The sludge is very slow to dry, and with it raining or snowing all winter, this is a summer long project for me, putting rag in a 5 gal. Bucket on end to the inside of the bucket to the bottom, the other end of the rag hags outside the bucket, the bucket is tilted and braced at an angle, the end of the rag hangs over a catch bowl or bucket, where the capillary action pulling moisture drips salt water from the rag into the catch bowl, when sludge becomes closer to dry its damp mud is shoveled to one side of the bucket attempting to give air exposure to the mud in the bottom of the bucket where possible, as it dries more shoveled around more, when dry enough but not completely dry the bucket is poured out into a large fiberglass tub, cut with a shovel to separate as much as possible, and allowed to sun dry, as it dried it is broken apart and crushed to powders, after dry it is returned to a bucket with a lid, in winter this dry metal hydroxide powder is roasted in pans over coals from slash fires to change the soluble hydroxide powder to a less soluble metal oxide powders, after cooling are bagged and packed for disposal.

Read dealing with waste, situations to avoid, and the elephant in the room, found in the safety section, these do an excellent job of explaining how to deal with waste, you can carry the study further finding charts of at what pH each metal precipitates as hydroxide, and how industry deals with waste solutions and sludge...


----------



## Pantherlikher (Sep 27, 2013)

That's what I thought through my pots as they are.
And thanks, I propably need to incinerate the turnnings beforehand.
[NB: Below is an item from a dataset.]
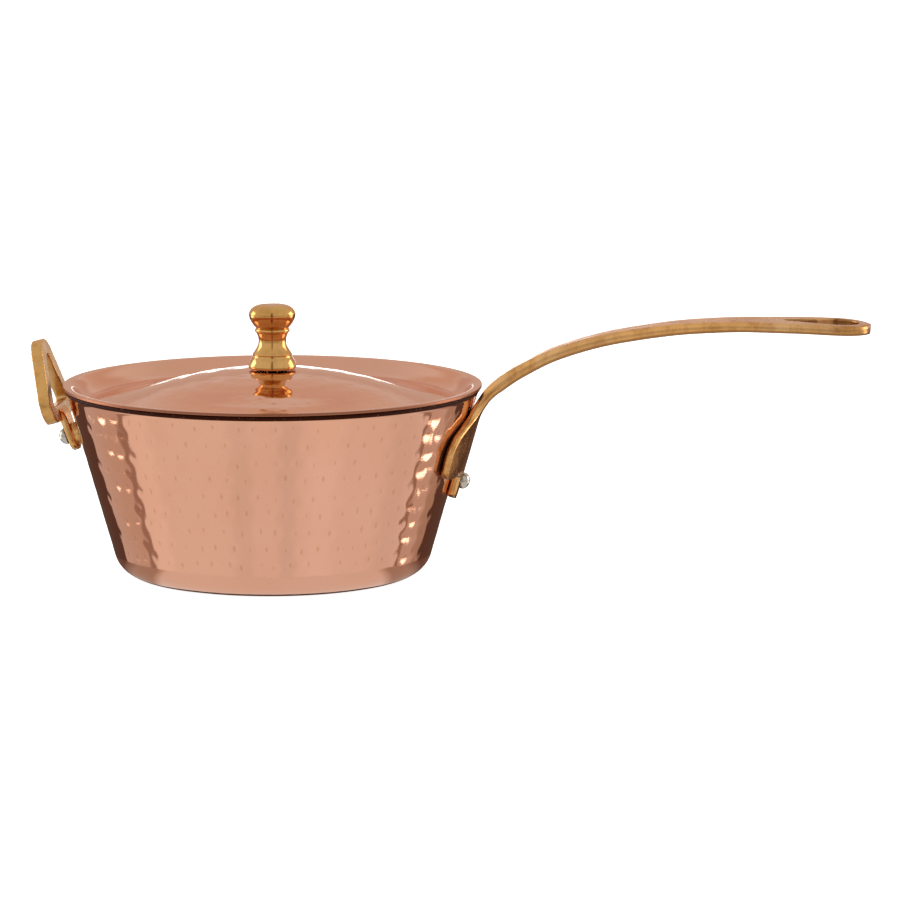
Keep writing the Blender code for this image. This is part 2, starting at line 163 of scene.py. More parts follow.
def rounded(keys, step):
    """A smooth curve through key points, with points a step apart."""
    keys = np.array(keys, dtype=float)
    padded = np.vstack([2 * keys[0] - keys[1], keys, 2 * keys[-1] - keys[-2]])
    rows = [keys[0]]
    for i in range(len(keys) - 1):
        before, start, end, after = padded[i:i + 4]
        count = max(2, math.ceil(np.linalg.norm(end - start) / step))
        for t in np.linspace(0, 1, count + 1)[1:]:
            rows.append(0.5 * (
                2 * start + (end - before) * t
                + (2 * before - 5 * start + 4 * end - after) * t**2
                + (3 * start - before - 3 * end + after) * t**3
            ))
    return np.array(rows)


def moved_down(curve, distance):
    """A curve that runs outwards, moved square to itself to its lower side."""
    tangent = np.gradient(curve, axis=0)
    tangent /= np.linalg.norm(tangent, axis=1)[:, None]
    return curve + distance * np.column_stack([tangent[:, 1], -tangent[:, 0]])


def new_object(name, vertices, faces):
    mesh = bpy.data.meshes.new(name)
    mesh.from_pydata(vertices.tolist(), [], faces)
    mesh.validate()
    obj = bpy.data.objects.new(name, mesh)
    bpy.context.scene.collection.objects.link(obj)
    mesh.shade_smooth()
    return obj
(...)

Being a mechanic for too many years, I should have known they are to dirty as they are.

My first round waste was less then a gal. which was trippled in size with wash water. I went through a 2.5lb. pool PH stabilizer Baking Soda, same as food brand but larger bag look in pool dept. at local stores, and the PH was still low.
I have since gotten a nice "Chimnea", pottery fireplace, that will work great for pyrolizing and incineration so there's plenty of ashes to go with. I had a nice 4 foot flame shooting out of the top of it which is good for off gasses. Pics and details when I get the details figured out. 

I also found a really nice stainless steel container from an 'esspresso machine. It has a lid that bolts down, 3 holes which 2 need to be sealed and the 3rd has stainless tubing for gassing.

In my brainpan I can see chips evolving nicely. I'm also thinking of trying a few keyboard mylars to see how they pyrolyze.

B.S.
...2AM ramblings are usually the best thoughts visualized...


----------



## Harold_V (Sep 27, 2013)

ttutone1 said:


> What kind of a vessal do you guys use for a stock pot? What have you found to work the best?
> I just want some opinions.
> So far I have only used Hcl, Sulfuric Acid, hydrogen peroxide, Clorox, SMB and Oxalic acid. (Not all at once of course  )
> Would a 5 gal plastic bucket work?


I'm of the opinion that many, here, don't have a clear understanding of the purpose of a stock pot. 

For starters, a stock pot is not where you discard all solutions. Only solutions that may contain traces of values go to the stock pot. Otherwise you keep recycling unwanted materials, which serves no good purpose. If this isn't clear, you should go back to Hoke's book and read until it is. 

There are two thoughts on the use of a stock pot. One is to recover ONLY values----so copper would be the metal of choice for cementing traces. 

The other is to recover even copper, so if the waste material is later recovered via smelting, the copper becomes a scavenger, helping collect the small traces of values. If that is one's objective (as it was for me), you'd use scrap steel, but you'd send solutions to the stock pot only if they tested positive for values. All other solutions would be sent to your copper recovery bucket, which, in my case, was a five gallon plastic bucket. 

My stock pot was nothing more than a five quart ice cream bucket. There was method to my madness, as when the bucket had outlived its useful life, the interior would be well coated with values. The bucket was then incinerated, for full recovery. 

I kept my solutions at a conservative level by recovering values from concentrated solutions. In spite of the fact that I precipitated daily, the five quart bucket was always adequate, as I kept it well supplied with scrap steel. The more surface area you present to the solution, the faster will be the recovery. I dumped my stock pot daily as a result. 

I just commented this evening on the holding of spent solutions. It's not a good idea to allow them to accumulate, as one wakes up one fine day to find one's self hip deep in solutions of unknown quality. Form the habit of testing and dealing with solutions as quickly as they accumulate to avoid that problem. It's good practice, and helps keep vapors in the lab at a lower level. 

Harold


----------



## g_axelsson (Sep 27, 2013)

Good post as always Harold!

Personally I have two stock pots, more based on the chemistry than the metals. My first one I used for gold after precipitating. I never test the left over solution afterwards unless I see a trace of color or the solution is loaded with base metals. Anyhow all solutions goes to the stock pot and any gold in suspension have time to settle. Then I also add my washing liquids. This means I don't have to wait for fine gold to settle and dropping and washing can be done in a short time.
The other stock pot is for PGM bearing solution. I haven't used this one for so long time so I can't tell if it's working good.

Both stock pots are based on copper for cementing values.

I have harvested my gold stock pot once, recovered 1g of gold after recovered 30-40 grams out of small lots. It seems to work all right.

... oh, the container? Well for me a one liter glass jar works for me with my small volumes.

Göran


----------



## ttutone1 (Sep 27, 2013)

Thank you everyone for your input.
I believe I will go with a couple of one gallon plastic ice cream buckets. One for copper and one for steel.